Economia

Ilva, la corte svizzera non sblocca 1,2 miliardi dei Riva

Ilva, la corte svizzera non sblocca 1,2 miliardi dei Riva

Il siderurgico tarantino Le risorse erano state sequestrate dalla giustizia italiana, che le aveva richieste a Zurigo. Secondo il Piano ambientale dovrebbero essere utilizzate per ammodernare gli impianti e bonificare i siti inquinati

Pubblicato quasi 9 anni faEdizione del 25 novembre 2015

I soldi dei Riva, sequestrati dalla magistratura italiana in una delle inchieste sulla gestione dell’Ilva, per il momento resteranno in Svizzera. Il tribunale federale di Bellinzona, accogliendo il ricorso delle figlie del patron Emilio ha detto no al rientro in Italia di 1,2 miliardi di euro. Quel denaro avrebbe potuto essere utilizzato per le bonifiche dei siti tarantini inquinati, per ammodernare gli impianti e renderli più sicuri per chi ci lavora (l’incidentalità nel sito siderurgico è alta, l’ultimo morto qualche giorno fa). Quel denaro, ancora oggi sarebbe molto utile per la popolazione tarantina.

Lo scorso maggio, il gip di Milano Fabrizio D’Arcangelo aveva “sbloccato” il miliardo e 172 milioni di euro sequestrati nel maggio 2013, nell’ambito dell’inchiesta dei pm milanesi Stefano Civardi e Mauro Clerici, ai fratelli Emilio (morto l’anno scorso) e Adriano Riva e a due loro consulenti accusati di truffa ai danni dello Stato e trasferimento fittizio di beni.
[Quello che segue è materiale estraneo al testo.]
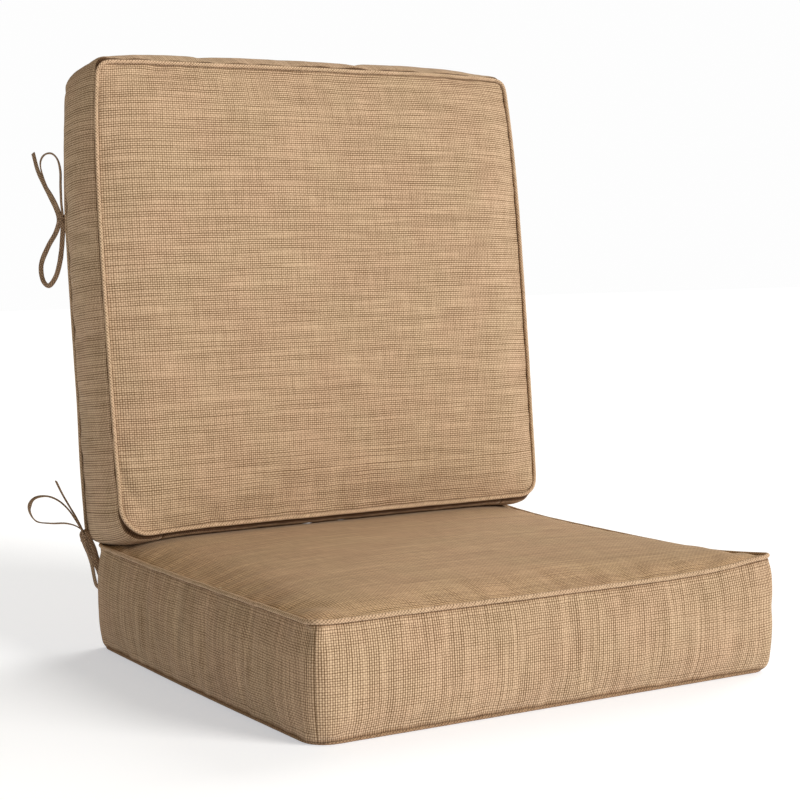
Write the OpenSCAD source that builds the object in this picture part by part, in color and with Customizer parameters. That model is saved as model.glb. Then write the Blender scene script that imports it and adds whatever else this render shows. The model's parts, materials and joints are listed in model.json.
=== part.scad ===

Nel decreto del giudice di Milano si applicava quanto previsto dalla legge cosiddetta «Salva Ilva», che prevede un sofisticato meccanismo tecnico per permettere al colosso italiano in amministrazione straordinaria di utilizzare quei fondi, sequestrati ai Riva e sbloccati, e destinarli appunto al risanamento e al rilancio dell’azienda, applicando le prescrizioni del Piano Ambientale.

L’ordinanza del giudice era stata inoltrata dalla Procura di Milano a quella di Zurigo che, a sua volta, ha dato l’ok al rientro dei soldi in Italia e ha notificato il provvedimento alla banca Ubs di Lugano, dove le somme erano custodite. A quel punto l’istituto di credito avrebbe dovuto far rientrare i fondi in Italia in modo che venissero impiegati, come prevede la Salva Ilva, per la sottoscrizione di obbligazioni da parte dell’azienda di Taranto. Due figlie di Emilio Riva, però, nel frattempo hanno presentato nei mesi scorsi un ricorso in Svizzera per bloccare il provvedimento con il quale la Procura di Zurigo aveva dato il via libera al rientro dei soldi. E la corte di Bellinzona ha dato ragione alle eredi dell’industriale.
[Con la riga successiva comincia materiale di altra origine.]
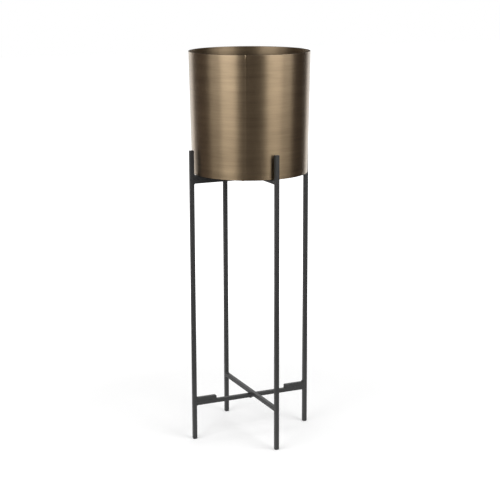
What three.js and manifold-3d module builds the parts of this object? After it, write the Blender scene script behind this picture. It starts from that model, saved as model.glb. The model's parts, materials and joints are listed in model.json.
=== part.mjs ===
// A plant stand: a tapered metal pot that stands between the legs of a folding stand.
//
// The stand is two H-shaped frames of solid square bar. Frame A runs along X and frame B
// along Y. Each frame has two legs and two crossbars, and at both levels the crossbar of
// frame B lies on the crossbar of frame A, held by one rivet on the Z axis, so the frames
// turn on the two rivets until they lie almost side by side. Short lengths of the same bar,
// the seat tabs, are welded on the ends of frame A's crossbars. They bring its seat up to
// the level of frame B's, so the pot stands level on all four arms of the cross.
//
// Millimetres, +Z up. The origin is on the floor, under the middle of the stand.

import * as THREE from 'three';
import { mergeVertices } from 'three/addons/utils/BufferGeometryUtils.js';
import Module from 'manifold-3d';

const wasm = await Module();
wasm.setup();

// ---- Driving dimensions ----------------------------------------------------------------

// The square bar that every rod of the stand is cut from
const BAR = 10; // side of the bar
const BAR_EDGE = 1; // rounding along its four long edges
const LEG_END_EDGE = 0.7; // rounding round both ends of a leg

// The stand
const LEG_GAP = 298; // clear width between the two legs of a frame
const UPPER_SEAT = 671; // height of the level that the pot stands on
const LOWER_SEAT = 108; // height of the same level on the lower cross
const PRONG = 61; // how far the legs reach up past the upper seat
const TAB_LENGTH = 53.5; // length of a seat tab

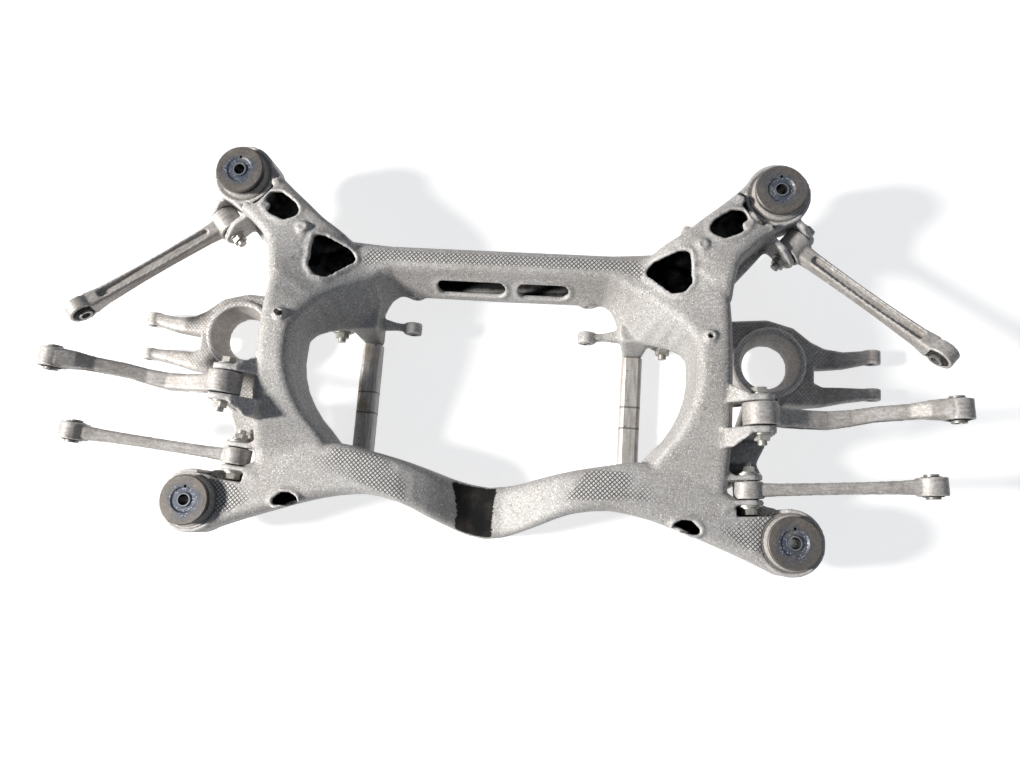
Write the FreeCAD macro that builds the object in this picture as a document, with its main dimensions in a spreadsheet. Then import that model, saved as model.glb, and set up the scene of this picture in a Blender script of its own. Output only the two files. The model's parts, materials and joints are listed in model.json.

La decisione presa oltralpe è stata contestata dal sindacato: «Questo pronunciamento del Tribunale è inaccettabile – dice in una nota Marco Bentivogli della Fim Cisl – La somma di 1,2 miliardi di euro è stata trasferita illegalmente in Svizzera e va riportata celermente alla sua finalità: la bonifica e l’ambientalizzazione dell’Ilva di Taranto». «Avevamo ricevuto rassicurazioni – aggiunge – anche all’indomani degli accordi Italia-Svizzera. Ci auguriamo che ci sia appello corale affinché si riportino urgentemente quei fondi a Taranto per iniziare a bonificare i danni di un industrialismo attempato e senza scrupoli».

«Una decisione gravissima, sia per le risorse che vengono così sottratte a Taranto e ai tarantini, sia per lo schiaffo dato al Paese. Il governo italiano alzi la voce, se ha davvero interesse a farlo, e almeno una volta si faccia valere a livello internazionale», commenta l’eurodeputata del M5S, Rosa D’Amato.
«È una pessima notizia – dice il segretario dell’Idv Ignazio Messina – Presenteremo un’interrogazione urgente al governo per chiedere di verificare quali siano questi “vizi particolarmente gravi” individuati dal tribunale svizzero a fondamento di questa decisione. E solleciteremo un pressante intervento italiano sulle istituzioni elvetiche».